Implementation of a Systems Biology Data Integration Platform

      Ansari, S.; Hermida, L.; Diehl, S.; Poussin, C.; Sewer, A.; Xiang, Y.; Bonjour, F.; Phanzu, K.; Gubian, S.; O'Neel, B.; Hoeng, J.; Peitsch, M.
      Conference date
      Jul 13, 2010
      Conference name
      13th International MGED Meeting

      To enable and support a systems biology approach to research, one requires an underlying infrastructure to manage, integrate, and share high-throughput functional genomics data and workflows from data production through annotation, analysis, and knowledge acquisition. At its core, there should be a comprehensive data management and annotation system and data repository that fully support publicly established standards for storing and reporting high-throughput functional genomics investigations.
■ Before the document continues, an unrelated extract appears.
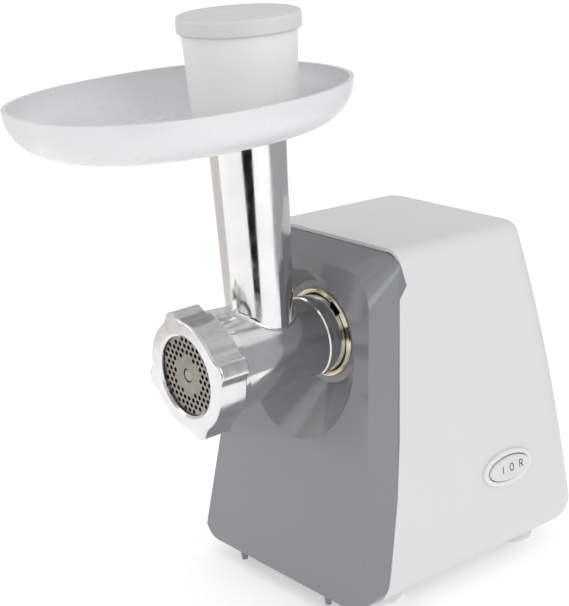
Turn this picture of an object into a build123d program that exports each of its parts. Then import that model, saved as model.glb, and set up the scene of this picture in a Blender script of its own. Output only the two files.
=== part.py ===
"""Electric meat grinder for the kitchen worktop, as an assembly of separate pieces.

Millimetres. +Z is up, -Y is the front where the mince comes out, +X is the switch side.
The origin is on the worktop, below the middle of the overall depth.
"""

import os
from math import acos, asin, atan, cos, degrees, hypot, pi, radians, sin, sqrt, tan

from build123d import *

os.makedirs("parts", exist_ok=True)

# ---- Driving dimensions: overall layout ----
axis_z = 158.0  # height of the grinding axis
tray_length = 196.8
tray_width = 158.0
tray_ahead = 42.1  # tray centre ahead of the feed tube
tube_ahead = 28.8  # feed tube axis ahead of the fascia plane
body_depth = 155.3  # fascia plane, at the grinding axis, to the foot of the rear wall
rim_z = 319.8  # top of the tray's rim

# ---- Motor housing and fascia ----
bottom_z = 11.0
body_top_z = 217.4  # top of the housing at its front edge
top_fall = 0.0432  # how much the top falls to the rear, per millimetre
foot_half_width = 84.2  # half width of the body at bottom_z
head_half_width = 58.8  # half width of the body at body_top_z
rear_lean = 22.7  # how far the rear wall leans in over the body's height
rear_curve = 2.05  # power that bends the rear wall: upright at the foot, leaning at the top
body_corner = 15.0
bottom_round = 17.0
top_round = 9.0
housing_wall = 2.5
fascia_lean = 0.184  # rearward run of the fascia per millimetre of height
fascia_top_z = 206.5
flank_depth = 17.0
flank_flare = 4.6
fascia_top_corner = 25.0
fascia_low_corner = 24.0
seam_corner = 4.0
seam_gap = 0.15
nose_knee = 30.0
nose_reach = 80.0
# Seam between fascia and housing, as (distance behind fascia_y, height).
seam = [(27.8, 225.0), (27.8, 217.4), (32.0, 196.0), (25.4, 189.3), (11.9, 109.4)]
seam += [(4.5, 75.2), (-5.2, 41.5), (-9.7, 26.4), (-14.5, 11.0), (-16.5, 5.0)]

dish_radius = 32.0  # dish floor
dish_depth = 17.0  # dish floor behind fascia_y
stub_x = 41.5
stub_back = 23.9  # stubs under the fascia, ahead of fascia_y
stub_low = 5.0

# ---- Grinding head ----
plate_radius = 27.0
plate_thickness = 7.0
plate_face_ahead = 82.7
plate_hub = 10.2
plate_hole = 1.35
plate_pitch = 4.1
nut_lip = 2.5
nut_opening = 23.65
nut_radius = 33.2
nut_lobe_radius = 37.4
nut_length = 19.5
nut_lobes = 4
nut_lobe_turn = 16.0  # degrees from +X to the first lobe
thread_radius = 31.0
thread_length = 14.5
thread_pitch = 3.0
thread_depth = 0.9
thread_clearance = 0.2
bore_radius = 20.8
spigot_radius = 24.0
spigot_wall = 3.2
spigot_length = 38.0  # behind fascia_y
collar_radius = 24.9
head_wall = 8.0
tube_base_radius = 20.0
tube_top_radius = 23.0
tube_wall = 2.6
tube_top_z = 296.0
rib_width = 11.0
rib_height = 2.6
blade_thickness = 5.0
blade_radius = plate_radius - 2.6
blade_square = 9.0
auger_clearance = 0.45
auger_pitch = 20.0
auger_core = 9.5
flight_thickness = 3.4
pin_radius = 4.0
journal_radius = 9.0
drive_flats = 12.0
running_clearance = 0.06
loose_clearance = 0.3
lug_radius = 26.2
lug_width = 8.0
lug_length = 5.0
twist_angle = 50.0

# ---- Barrel socket ----
socket_outer = 29.5
socket_neck = 27.3
socket_flange_radius = 39.0
socket_flange = 3.5
gearbox_front = 42.0  # behind fascia_y
gearbox_wall = 3.0
gear_space = 28.0

# ---- Tray, pusher and cap ----
tray_depth = 25.0
tray_side = 24.0
tray_wall = 2.4
sleeve_length = 12.0
pusher_top_z = 347.0
pusher_radius = 32.4
pusher_foot_radius = 30.2
pusher_wall = 2.2
stem_radius = 17.0
stem_length = 74.0
cap_radius = 35.0
cap_top_z = 356.7
cap_skirt = 10.0

# ---- Gear train ----
pressure_angle = 25.0
backlash = 0.16
motor_module, motor_teeth, first_teeth = 0.8, 12, 72
first_module, first_pinion_teeth, second_teeth = 1.25, 12, 54
second_module, second_pinion_teeth, output_teeth = 1.5, 12, 56
second_idler_x = -20.0
first_idler_x = 14.0
motor_x = 0.0
axle_radius = 4.0
shaft_radius = 8.0
rotor_radius = 4.0
gear_side_gap = 1.5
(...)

Such a system will serve as the platform’s central hub and it will integrate with data analysis, visualization and mining tools. It will also enable collaboration between internal teams, publishing of internal investigations and data to public repositories, and incorporation of public investigations and data into the platform for internal comparison and analysis. Here, the implementation of a systems biology data integration and knowledge management platform to support experimental and computational workflows, examining in vivo and in vitro generated systems response profiles (gene expression, microrna, comparative genomic hybridization, and reverse-phase protein array proteomics data) is reported. The platform utilizes open-source, freely available components where suitable, featuring CA array and CA Grid from the National Cancer Institute Biomedical Informatics Grid (NCI CABIG®) software family as its core data management and annotation infrastructure. For data exchange, the community standard mage-tab format was used. CA array is integrated with genepattern, an open-source bioinformatics workflow management system for integrative genomics, which is used for quality check, data analysis, and visualization purposes. CA array is also integrated with several commercial data analysis and biological pathway inferencing systems. Gene-centric, cross-investigation data mining capabilities are provided by the Biomart and Intermine open-source data warehouse systems. Under development are several other modules to integrate the platform with existing laboratory information management systems, as well as additional features to contribute the open-source CA array project.